An important oil on panel painting by the great Tuscan artist Ruggero Panerai.
It depicts one of his favourite and most successful subjects, wild horses portrayed in a natural pose of rare intensity and elegance.
This subject, one of the Macchiaioli artist's most sought-after, has become iconic in his production; the horses, portrayed in three-quarter view, show all their power, and at the same time their grace.
Signed lower right
On the frame brass label bearing the inscription R. Panerai 1862-1923.
On the back are various stamps from Italian and Parisian exhibitions.
This painting, never before on the market, comes from a private collection and is beautified by an impressive antique frame in gilded wood, in almost perfect condition.
Every item of our Gallery, upon request, is accompanied by a certificate of authenticity issued by Sabrina Egidi official Expert in Italian furniture for the Chamber of Commerce of Rome and for the Rome Civil Courts.
The dimensions are frame included
Ruggero Panerai (Florence, 19 March 1862 - Paris, 27 October 1923) was an Italian painter and illustrator.
At the Academy of Fine Arts in Florence, which he attended from 1877 to 1881, he was taught by Giovanni Fattori who introduced him to naturalistic landscape painting of the Tuscan Maremma. Belonging to the second generation of Macchiaioli, Panerai was also attracted to military subjects and distinguished himself as an animal painter, endowed with acute sensitivity.
His impressionism - sketchy, easy, fresh, lively - was inspired by the works of Guido Carocci. He painted Strada fiorentina con carrozze (Florentine Road with Carriages), 1882, and Alla stazione (At the Station), 1885, the year in which he also painted Il passaggio degli artiglierii (The Artillerymen's Passage).
In 1885, he painted Return from the Races at the Cascine, a painting influenced by the bourgeois and worldly gaze of Giuseppe De Nittis and the manner of Vittorio Matteo Corcos.

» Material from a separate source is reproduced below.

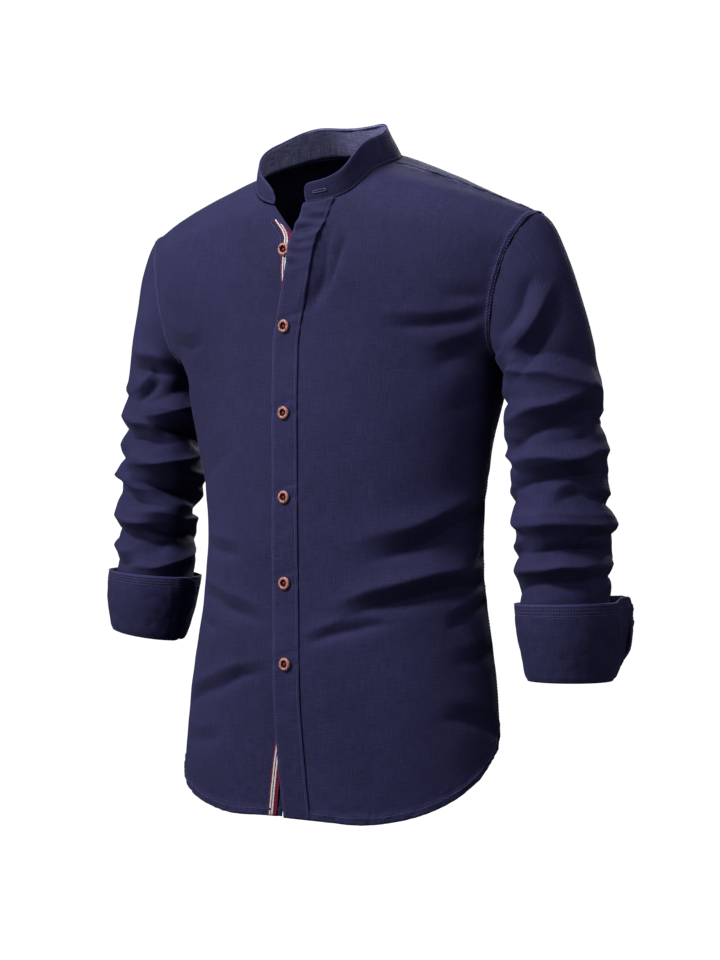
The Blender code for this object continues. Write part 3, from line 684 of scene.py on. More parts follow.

In 1887 his painting Il guado (The Ford), presented in Venice, was destined for the National Gallery of Modern and Contemporary Art in Rome, but entered the 'Pisani' Gallery instead. Ruggero Panerai exhibited in 1887 in Genoa and Florence; then in Milan, where he won the 'Fumagalli' prize, 1911 at the Galleria d'arte moderna in Palazzo Pitti, the Galleria d'arte moderna in Milan owns Butteri in Maremma.
In 1888, he exhibited the painting Mazzeppa in Paris, a subject taken from Lord Byronːs poem of the same name; the painting depicts a small herd of horses. He was appointed professor at the Academy of Fine Arts in Bologna.
Around the 1890s, he again portrayed subjects from 19th century Florence in a more delicate colour scheme and later painted genre scenes.
In 1892, his painting Evening was awarded a prize by the Florentine Society of Fine Arts.